C’est dans cette veine que s’illustre le talent de Bosch. Ses tableaux, impressionnants de maîtrise ; que ce soit les couleurs, la composition ou la minutie, mêlent héritage médiéval et souffle nouveau qui annonce la Renaissance. Rien n’est traité par hasard. Son imagination débordante sert consciencieusement sa foi chrétienne, et l’intention, tantôt traduite par la satire des mœurs profanes de son temps, tantôt exprimée à travers des thèmes strictement religieux, est essentiellement moraliste. De connivence avec la Bible, Jérôme Bosch utilise les symboliques d’usage à son époque ; chrétienne, populaire et alchimiste, pour faire parler ses toiles et mettre en garde le spectateur contre les dérives comportementales relevant du péché, qui mènent tout droit à l’Enfer. Il compose des triptyques absolument délicieux de bizarreries abominables et de supplices en tous genres, tels que les fameux Jardins des délices, Le Jugement dernier ou encore La Tentation de saint Antoine et Le Chariot de foin, ainsi que des peintures qui se moquent de la bêtise humaine comme Le Concert dans l’œuf ou L’Escamoteur.
Ces symboliques en vigueur dans les différents tableaux, nous ouvrent la voie sur des fantasmagories de l’inconscient, comme si les cauchemars du peintre nous étaient représentés.
Afin de pouvoir décrypter davantage les toiles du maître, il est important d’avoir en tête quelques codes picturaux. Commençons avec le bestiaire évoqué par Bosch : dans la symbolique religieuse, le rat représente la fausseté ; le hibou, déchu de son ancienne incarnation de la sagesse, est associé à Satan et signifie aussi l’hérésie : l’un d’eux figure dans le tableau Le Concert dans l’œuf, et se tient sur le sommet du crâne du personnage qui fait office de chef d’orchestre. La grenouille, comme celle qui sort de la bouche de l’homme médusé par le tour de magie, dans le tableau L’Escamoteur, est un symbole de crédulité. Le crapaud quant à lui est un suppôt du diable ; le singe représente le mensonge ; le porc (et parfois seulement le pied de porc) est associé au Malin ; le serpent est l’incarnation du diable ; le poisson mort sans écailles comme celui représenté dans le tableau La Nef des fous est synonyme de péché ; l’ours incarne la luxure. En revanche le poisson avec écailles représente Jésus Christ.

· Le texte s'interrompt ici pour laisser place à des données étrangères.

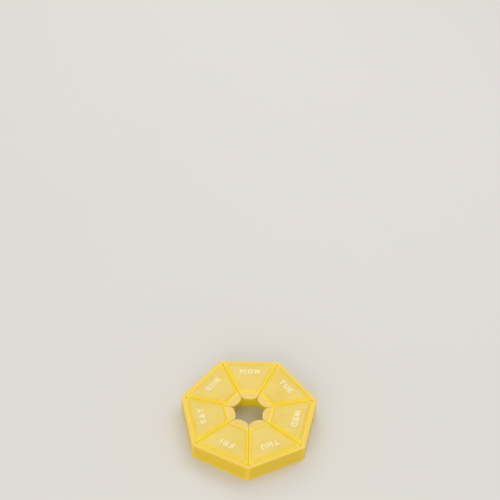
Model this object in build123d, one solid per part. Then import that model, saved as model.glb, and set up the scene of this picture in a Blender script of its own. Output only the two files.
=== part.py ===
from build123d import *
import math
import os

# Seven-day pill box: a seven-sided ring tray with one pocket and one flip lid for each day.
# Millimetres, +Z up. The origin is on the ring's own axis, in the plane that the tray stands on.
# Monday's pocket is towards +Y, and the days run clockwise seen from above.

# ---- driving dimensions ----
SIDES = 7
VERTEX_R = 54.0  # outer corners, before they are rounded
CORNER_R = 3.6  # rounding of the outer corners, in plan
TRAY_H = 16.0  # top of the rim
WALL = 1.6  # outer wall
FLOOR = 1.8
FOOT_RECESS = 0.5  # the underside is relieved by this much between its two standing rings
HOLE_APOTHEM = 15.9  # centre opening, axis to flat
INNER_WALL = 1.5
HOLE_CORNER_R = 1.4
DIVIDER_HALF = 1.2  # half the thickness of the wall between two pockets
LEDGE_Z = 14.7  # top of the dividers and of the inner wall, which the lids lie over
POCKET_CORNER_R = 2.2
POCKET_FLOOR_R = 2.0
RIM_APOTHEM = 45.75  # inner edge of the thickened rim
RIM_DEPTH = 1.75  # its upright inner face; below that it slopes back to the wall
RIM_EDGE_R = 0.6
WELL_CORNER_R = 4.0  # corners of the well that the lids lie in
FOOT_EDGE_R = 1.0

HINGE_APOTHEM = 45.45  # each lid's fold line
HINGE_Z = TRAY_H  # the lid turns about its own top surface, so it can swing past upright
WEB_Z = (15.5, 15.85)  # thin web that bends
WEB_HALF = 20.0

LID_T = 1.2
LID_TOP = TRAY_H
LID_OUTER_Y = 45.15
LID_EDGE = 0.16  # lid's edge to the line between two days
LID_EDGE_R = 0.4
LID_UNDER_R = 0.35
TAB_Y = 12.6  # where the sides of the thumb tab turn into its end
TAB_TIP_Y = 10.75
TAB_CORNER_R = 2.4
PANEL_RISE = 1.8  # raised panel, with sloping sides
PANEL_BASE = (18.3, 44.75, 0.95)  # its foot: inner end, outer end, distance to the line between two days
PANEL_TOP = (19.8, 43.0, 3.4)  # its flat
PANEL_CORNER_R = 2.0
PANEL_EDGE_R = 2.4
PANEL_FOOT_R = 0.5
HOLLOW_BASE = (18.8, 43.0, 2.7)  # the space under the panel
HOLLOW_TOP = (20.4, 41.4, 4.3)
SKIRT_DEPTH = 1.5
SKIRT_T = 0.9
SKIRT_Y = (17.9, 41.5)
SKIRT_EDGE = 1.8
BEAD_R = 0.35
BEAD_PROUD = 0.15
BEAD_Z = 13.8
BEAD_HALF = 4.0

LETTER_H = 4.7
LETTER_STROKE = 1.1
LETTER_GAP = 1.1
LETTER_RAISE = 0.2
LETTER_Y = 36.65  # middle of the letters

DAYS = ["monday", "tuesday", "wednesday", "thursday", "friday", "saturday", "sunday"]
WORDS = ["MON", "TUE", "WED", "THU", "FRI", "SAT", "SUN"]

HALF = math.pi / SIDES
STEP = 360.0 / SIDES


def turned(shape, k):
    """The shape made in Monday's place, turned clockwise to day k."""
    return Rot(0, 0, -STEP * k) * shape


def half_width(y, edge):
    """Half the width of a day's sector at y, held back by edge from the line between two days."""
    return y * math.tan(HALF) - edge / math.cos(HALF)


def poly(*pts):
    """A flat polygon that always faces up."""
    area = sum(
        a[0] * b[1] - b[0] * a[1] for a, b in zip(pts, pts[1:] + pts[:1])
    )
    return Polygon(*(pts if area > 0 else pts[::-1]), align=None)


def sector(y0, y1, edge):
    a, b = half_width(y0, edge), half_width(y1, edge)
    return poly((-a, y0), (a, y0), (b, y1), (-b, y1))


def heptagon(apothem):
    r = apothem / math.cos(HALF)
    pts = [
        (r * math.sin(HALF + 2 * HALF * i), r * math.cos(HALF + 2 * HALF * i))
        for i in range(SIDES)
    ]
    return poly(*pts)


def upright(shape):
    """Edges that run along Z."""
    return shape.edges().filter_by(Axis.Z)


def rounded_prism(face, z0, z1, r):
    solid = Pos(0, 0, z0) * extrude(face, z1 - z0)
    return fillet(upright(solid), r)


# ---- tray ----
APOTHEM = VERTEX_R * math.cos(HALF)
POCKET_Y = (HOLE_APOTHEM + INNER_WALL, APOTHEM - WALL)


def make_pocket():
    pocket = Pos(0, 0, FLOOR) * extrude(
        sector(POCKET_Y[0], POCKET_Y[1], DIVIDER_HALF), TRAY_H
    )
    pocket = fillet(pocket.edges().filter_by(Axis.Z), POCKET_CORNER_R)
    pocket = fillet(pocket.edges().group_by(Axis.Z)[0], POCKET_FLOOR_R)
    # the rim is thicker than the wall: it stands in over the pocket's outer end
    z = TRAY_H - RIM_DEPTH
    run = POCKET_Y[1] - RIM_APOTHEM + 0.3
    section = Plane.YZ * poly(
        (RIM_APOTHEM, z),
        (RIM_APOTHEM, TRAY_H + FLOOR + 1),
        (RIM_APOTHEM + run, TRAY_H + FLOOR + 1),
        (RIM_APOTHEM + run, z - run),
    )
    pocket -= Pos(-30, 0, 0) * extrude(section, 60)
    return pocket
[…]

Dans le folklore populaire, le cygne est symbole d’hypocrisie ou signifie l’oubli de la parole divine, la cigogne peut aussi avoir un aspect négatif et induire l’idée de naissance malheureuse, d’handicap ; elle trône par exemple sur la tête du flûtiste dans Le Concert dans l’œuf comme pour indiquer la « nature » des personnages.
L’œuvre de Bosch regorge aussi de créatures hybrides et monstrueuses comme les grylles : figures grotesques ou terrifiantes souvent représentées sous l’apparence d’une tête avec des pieds ou mi-humaine mi-animale, ainsi que des sirènes associées au péché et des sortes de centaures.

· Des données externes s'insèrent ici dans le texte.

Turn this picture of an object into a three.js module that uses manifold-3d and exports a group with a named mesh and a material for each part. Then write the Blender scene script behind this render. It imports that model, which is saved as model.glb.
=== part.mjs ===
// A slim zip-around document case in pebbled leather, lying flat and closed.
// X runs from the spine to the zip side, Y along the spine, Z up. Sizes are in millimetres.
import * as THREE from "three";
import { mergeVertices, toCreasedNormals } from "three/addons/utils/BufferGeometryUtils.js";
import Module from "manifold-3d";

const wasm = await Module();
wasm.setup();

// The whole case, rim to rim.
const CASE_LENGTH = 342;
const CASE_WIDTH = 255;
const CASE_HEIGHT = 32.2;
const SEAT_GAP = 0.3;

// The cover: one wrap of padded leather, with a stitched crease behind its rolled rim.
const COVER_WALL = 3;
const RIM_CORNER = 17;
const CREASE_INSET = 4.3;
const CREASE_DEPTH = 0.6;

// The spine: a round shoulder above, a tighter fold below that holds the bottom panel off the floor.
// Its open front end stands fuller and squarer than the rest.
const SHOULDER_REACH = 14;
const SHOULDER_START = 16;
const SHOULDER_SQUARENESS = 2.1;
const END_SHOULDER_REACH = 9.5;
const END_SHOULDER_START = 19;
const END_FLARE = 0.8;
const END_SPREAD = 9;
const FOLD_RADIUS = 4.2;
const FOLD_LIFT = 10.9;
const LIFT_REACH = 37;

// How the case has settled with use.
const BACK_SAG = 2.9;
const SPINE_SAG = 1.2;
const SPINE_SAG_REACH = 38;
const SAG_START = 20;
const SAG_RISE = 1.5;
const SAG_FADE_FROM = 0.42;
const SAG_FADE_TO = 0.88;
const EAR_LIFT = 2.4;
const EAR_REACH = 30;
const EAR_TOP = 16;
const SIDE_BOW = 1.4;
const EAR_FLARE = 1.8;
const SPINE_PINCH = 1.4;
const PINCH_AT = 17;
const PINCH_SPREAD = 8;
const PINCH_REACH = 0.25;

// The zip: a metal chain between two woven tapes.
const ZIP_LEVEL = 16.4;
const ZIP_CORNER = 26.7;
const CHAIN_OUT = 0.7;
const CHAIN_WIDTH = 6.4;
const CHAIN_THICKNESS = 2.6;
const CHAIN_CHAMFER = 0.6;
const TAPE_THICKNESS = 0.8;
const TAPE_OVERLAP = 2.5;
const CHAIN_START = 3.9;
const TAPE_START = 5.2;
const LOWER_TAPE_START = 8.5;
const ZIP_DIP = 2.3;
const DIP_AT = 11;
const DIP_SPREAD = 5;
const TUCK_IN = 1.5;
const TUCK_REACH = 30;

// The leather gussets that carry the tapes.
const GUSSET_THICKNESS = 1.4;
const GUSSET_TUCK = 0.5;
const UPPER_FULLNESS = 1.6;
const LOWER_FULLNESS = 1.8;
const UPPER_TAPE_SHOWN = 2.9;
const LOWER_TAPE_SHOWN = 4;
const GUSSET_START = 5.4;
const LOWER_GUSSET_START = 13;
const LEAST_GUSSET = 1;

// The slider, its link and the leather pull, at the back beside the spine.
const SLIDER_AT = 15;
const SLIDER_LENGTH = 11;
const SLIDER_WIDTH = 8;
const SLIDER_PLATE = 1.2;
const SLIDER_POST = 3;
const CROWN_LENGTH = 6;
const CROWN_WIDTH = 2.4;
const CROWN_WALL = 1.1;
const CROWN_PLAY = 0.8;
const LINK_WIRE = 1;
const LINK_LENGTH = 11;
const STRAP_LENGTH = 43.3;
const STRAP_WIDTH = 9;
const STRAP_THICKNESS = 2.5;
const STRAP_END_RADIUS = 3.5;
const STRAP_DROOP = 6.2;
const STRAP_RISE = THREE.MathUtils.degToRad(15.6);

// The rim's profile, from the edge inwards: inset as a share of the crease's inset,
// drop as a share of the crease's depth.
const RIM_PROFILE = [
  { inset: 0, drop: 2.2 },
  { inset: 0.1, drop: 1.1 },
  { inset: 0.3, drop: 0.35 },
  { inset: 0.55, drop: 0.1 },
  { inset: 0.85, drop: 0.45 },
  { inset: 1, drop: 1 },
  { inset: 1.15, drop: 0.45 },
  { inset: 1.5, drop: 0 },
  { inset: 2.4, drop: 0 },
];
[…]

Quant aux symboles-objets ils sont nombreux. Certains ont un caractère sexuel comme le couteau et la flèche qui sont des symboles phalliques ; la corne qui est le pendant du sexe masculin ou du sexe féminin si renversée ; l’échelle qui suggère la copulation ; les cerises, symboles de volupté ou de sensualité et présentent notamment dans la Nef des fous, et qui peuvent exprimer le désir répréhensible. D’autres objets sont associés à la folie ou la bêtise ; l’œuf percé est symbole de naissance monstrueuse ou malheureuse, à l’image de celui dans lequel est installée la compagnie musicale de fiers imbéciles qui entonne un chant grivois, dirigée par un moine qui se fait subtiliser sa bourse, de même, l’entonnoir renversé symbolise la folie et figure dans plusieurs toiles de l’artiste.

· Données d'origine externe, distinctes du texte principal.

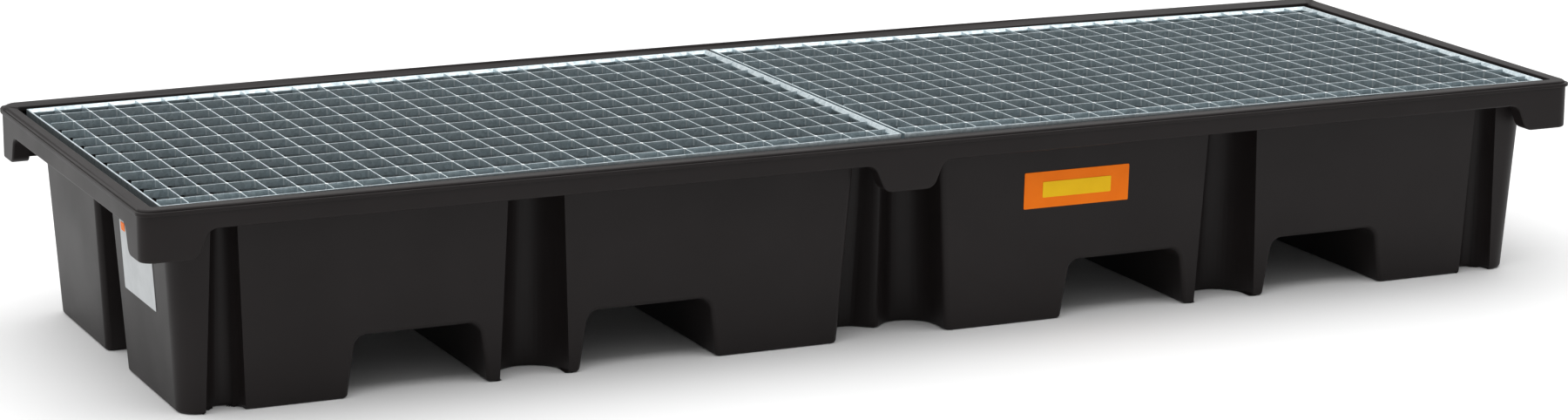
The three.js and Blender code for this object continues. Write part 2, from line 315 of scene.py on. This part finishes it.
def all_groove_solids(grow, top_z):
    """The solids of every groove, on both long sides and both ends."""
    solids = []
    for turn in (0, math.pi):
        for groove in (corner_groove, wide_groove):
            solids.append(groove_solid(groove, 1, turn, grow, top_z))
            solids.append(groove_solid(mirrored_place(groove), 1, turn, grow, top_z))
        solids.append(groove_solid(middle_groove, 1, turn, grow, top_z))
        solids.append(groove_solid(end_groove, 0, turn + math.pi / 2, grow, top_z))
    return solids


# %% Fork pockets
pocket_height = 0.096
pocket_lean = 0.014
pocket_roof_radius = 0.017
inner_pocket = (0.304, 0.533)
outer_pocket = (0.684, 0.908)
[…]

Enfin dans le tableau Le Chariot de foin, le chariot, figure centrale de l’œuvre induit plusieurs sens. Au départ le chariot est une métaphore populaire du chemin parcouru par l’homme durant sa vie, mais, en le représentant rempli de foin il prend un autre sens ; le foin est associé aux bien terrestres : il y en a en abondance mais le fait que ce soit du foin rend ces biens sans valeur. Ainsi le chariot de foin représente la tentation, l’avarice, l’outrance, les biens matériaux superflus que les hommes amassent à l’encontre de la dépossession et de la retenue prônées par la figure du Christ.
« El Bosco, L’exposition du Ve centenaire », du 31 mai 2016 au 11 septembre 2016, au Musée du Prado de Madrid.